Furthermore, as Paul Krugman explains, the economics profession (or at least some parts of it) isn't playing an entirely helpful role.

Friday, July 15, 2011

Cavallo on Greece

Some have likened Greece's situation today to Argentina's in 2001, when, after repeated austerity "cures" failed, it ultimately was forced off its peg to the dollar and suffered a severe crisis, but a floating currency ultimately facilitated a recovery.   In a Vox column, former Argentine finance minister Domingo Cavallo offers some reflections on Argentina's experience and what it suggests for Greece.  Unfortunately for them, he says "Greece’s crisis is much more difficult to manage than the 2001 Argentinean crisis." (Yikes!!).   He offers some suggestions on how the debt restructuring should be done (and I think everyone who isn't a European government official sees that it needs to be done), but doesn't think Greece should leave the Euro.

Saturday, July 9, 2011

June Employment: Bad Economy!

A really bad employment report - according to the BLS, the economy only gained 18,000 jobs in June and the unemployment rate ticked up to 9.2% (from 9.1%).
The government continues to be a drag - private sector payrolls increased by 57,000, but government employment shrank by 39,000.  The employment numbers are calculated from a survey of businesses; the numbers from the BLS' survey of households (from which the unemployment rate is calculated) are even worse - the number of employed persons dropped by 445,000 and labor force participation decreased to 64.1%.

On a non-seasonally adjusted basis, the unemployment rate rose from 8.7% to 9.3% because of a large increase in the labor force (1.089 million, presumably due to the end of the school year) outstripped a small increase in employment (101,000).  Non-seasonally adjusted payrolls rose by 376,000.  The comparison between seasonally-adjusted and unadjusted numbers shows that June is a month that normally sees a big increase in labor force participation and employment, and this June's increase in employment is disappointing compared to what we would expect for this part of the year (and what is needed to keep pace with changes in the labor force).

The discussion in Washington seems increasingly detached from reality...

See also: Tim Duy, Menzie Chinn, Calculated Risk, Greg Ip.

Friday, July 1, 2011

Orzag for State-Contingent Stimulus

In a column for Bloomberg, former CBO chief and White House budget director Peter Orszag writes:
...[P]olicy makers should provide additional macroeconomic support in 2012 by extending the existing payroll tax holiday. But more than that, Congress should link the payroll tax to the unemployment rate. This would allow the tax holiday to automatically calibrate itself to existing conditions, providing support only when the economy is weak.

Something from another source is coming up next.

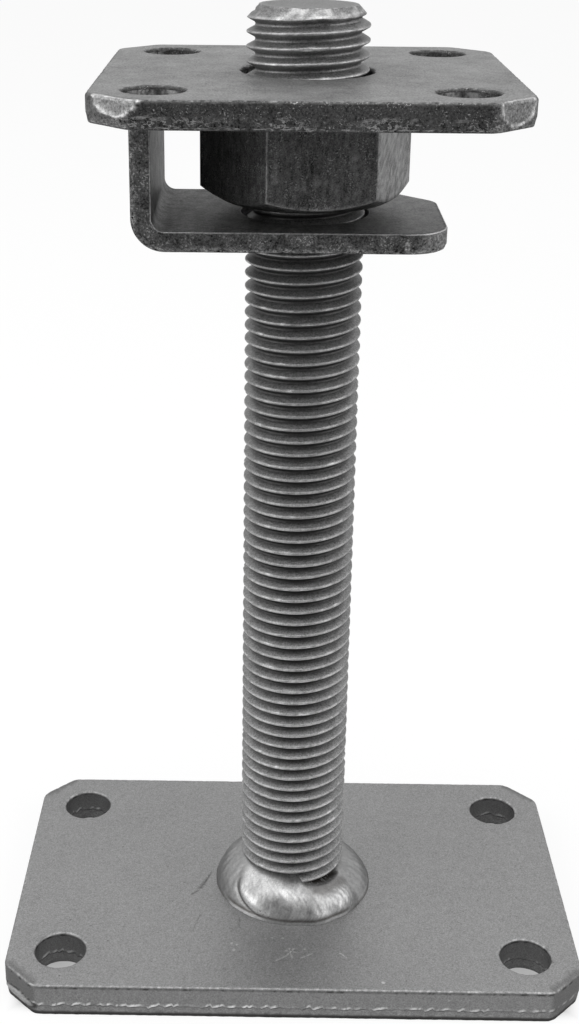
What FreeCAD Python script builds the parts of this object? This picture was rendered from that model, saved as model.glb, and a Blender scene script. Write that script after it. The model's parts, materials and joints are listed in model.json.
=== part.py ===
import FreeCAD, Part
import os

import Sketcher
from FreeCAD import Rotation, Vector

# Adjustable post base: a base plate with a threaded rod welded on it, and a
# loose head plate that a hex nut raises and lowers along the rod. A bent strip
# welded under the head plate keeps the nut between plate and strip.
# Millimetres. The origin is on the rod's axis at the base plate's underside,
# +Z runs up the rod, and the long side of the base plate runs along X.

# Alias, value and meaning of each driving size
SIZES = [
    ("base_length", 160.0, "base plate along X"),
    ("base_width", 100.0, "base plate along Y"),
    ("base_thickness", 10.0, "base plate's thickness"),
    ("base_crop", 9.0, "leg of the base plate's cropped corners"),
    ("base_hole", 14.0, "diameter of the base plate's punched holes"),
    ("base_hole_x", 130.0, "spacing of those holes along X"),
    ("base_hole_y", 70.0, "spacing of those holes along Y"),
    ("head_length", 100.0, "head plate along X"),
    ("head_width", 100.0, "head plate along Y"),
    ("head_thickness", 6.5, "head plate's thickness"),
    ("head_crop", 10.0, "leg of the head plate's cropped corners"),
    ("head_hole", 14.0, "diameter of the head plate's punched holes"),
    ("head_hole_x", 70.0, "spacing of those holes along X"),
    ("head_hole_y", 70.0, "spacing of those holes along Y"),
    ("crop_blend", 5.0, "radius that eases both ends of a plate's cropped corners"),
    ("edge_roll", 0.8, "radius that the shears roll over on a plate's upper edges"),
    ("break_share", 0.37, "share of a plate's thickness that breaks off below the cut"),
    ("break_lean", 0.4, "how far the broken part of a cut edge leans in"),
    ("rod_diameter", 30.0, "thread's outer diameter"),
    ("rod_length", 252.0, "rod's length above the base plate"),
    ("rod_chamfer", 3.0, "chamfer on the rod's free end"),
    ("rod_standout", 15.5, "how far the rod stands out above the head plate"),
    ("rod_play", 1.0, "radial room round the rod in the head plate and the bracket"),
    ("rod_weld_leg", 7.6, "rod's fillet weld along the base plate"),
    ("rod_weld_rise", 8.0, "rod's fillet weld along the rod"),
    ("rod_weld_crown", 1.1, "how far that weld bulges past a flat fillet"),
    ("nut_flats", 46.0, "nut across its flats"),
    ("nut_height", 24.0, "nut's height"),
    ("nut_face", 42.8, "diameter of the nut's flat end faces"),
    ("nut_bevel", 30.0, "slope of the nut's conical ends and mouths, in degrees"),
    ("nut_mouth", 32.4, "diameter of the nut's countersunk mouths"),
    ("nut_play", 0.05, "radial running clearance of the nut on the rod"),
    ("nut_turn", 8.6, "nut's turn about the rod, in degrees"),
    ("strip_width", 50.0, "bracket's strip along Y"),
    ("strip_thickness", 5.0, "bracket's strip thickness"),
    ("strip_edge", 0.5, "radius on the strip's long edges and its hole's upper rim"),
    ("bend_radius", 3.0, "bend's inner radius"),
    ("leg_reach", 36.8, "rod's axis to the leg's inner face"),
    ("tab_reach", 34.3, "rod's axis to the tab's free end"),
    ("tab_gap", 3.9, "free height between nut and tab"),
    ("tab_round", 10.0, "radius of the tab's front corner"),
    ("tab_crop", 13.0, "leg of the tab's cropped back corner"),
    ("tab_blend", 6.0, "radius that eases both ends of that crop"),
    ("leg_weld_leg", 3.5, "fillet weld between the bracket's leg and the head plate"),
    ("leg_weld_inset", 4.0, "how far that weld stops short of the strip's edges"),
    ("leg_weld_crown", 0.5, "how far that weld bulges past a flat fillet"),
]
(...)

If necessary, the underlying payroll tax rate could be raised to make this mechanism budget-neutral. 
As I said back in April, one of the main lessons I've drawn from recent experience is that the recovery act would have been much better if the support for the economy had been made state-contingent like this.  This is a way of overcoming two problems: (i) uncertainty about the speed of recovery (or lack thereof) and (ii) the political system's utter inability to deal with timing issues (nicely explained in Orszag's piece), as evidenced by the absurdity that it appears that we are heading for significant fiscal tightening even as nearly 14 million people remain unemployed.